While Alister’s print will be a permanent reminder of the weekend the Grand Départ came to Yorkshire it’s also sign of just how far he’s come in just eight years. However, he hasn’t forgotten his early struggles and he is now planning to use his hard-won experience in the commercial art world to give emerging talent a leg up.
“When we first founded the business it was about looking after myself as an artist and having control over my career. We made it through the recession and now I feel pretty established I’m really keen to help others get their career started. I haven’t forgotten how intimidating it is approaching galleries as a young artist and if you keep getting knocked back it’s hard to find the resolve to keep going. I never thought of myself as a businessman, but I’ve learned a lot in the last eight years and I really want to share some of that knowledge, which is why we decided to look at taking on a couple of new artists.
“Over the last couple of years Claire and I have spent a lot of time going to end of year shows and exhibitions of emerging talent to find the right artist. There was no real criteria, the only thing we said to ourselves was that we would only sign them if we honestly thought that we would be gutted if we walked away and then found they had gone with someone else.”
While the couple extended their search across the country, their first two signings have come from close to home. Kate Hunt, who they first spotted while she was in the sixth form at St Aiden’s School in Harrogate, and Izzy Hodge, who also hails from Pateley Bridge, will both now see their collections promoted under the Zeitgeist Fine Art banner.
“Kate specialises in portraits and has an artistic maturity way beyond her years,” says Alister. “Izzy was another real find. She’d just come back from travelling in Australia and popped into the studios just to ask for some advice. She’s an illustrator and when she showed us her work we were just blown away. At first glance her work is reminiscent of Edwardian book plates, but when you look closely you can see that it combines quite modern techniques.”

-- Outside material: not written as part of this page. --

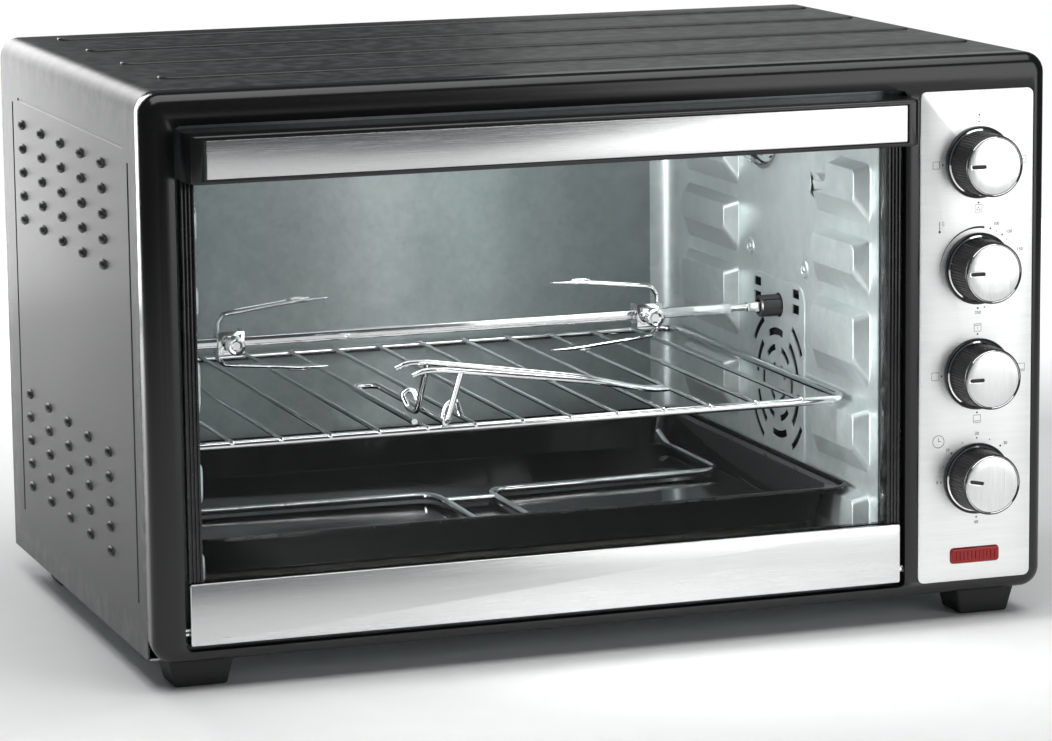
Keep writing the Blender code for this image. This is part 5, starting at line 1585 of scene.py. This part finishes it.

Promoting other artists will be a new chapter in Alister’s career, but first there’s the small matter of his own Grand Départ exhibition.
“I’ll be at Harlow Carr exhibiting the print today and tomorrow. It’s only a stone’s throw from the finishing line in Harrogate, so I may be able to dash out and get a glimpse of the cyclists. However, if my experience in France all those years ago is anything to go by, what’s normally a five-minute amble can take hours. Somehow though I plan to share in the party atmosphere.”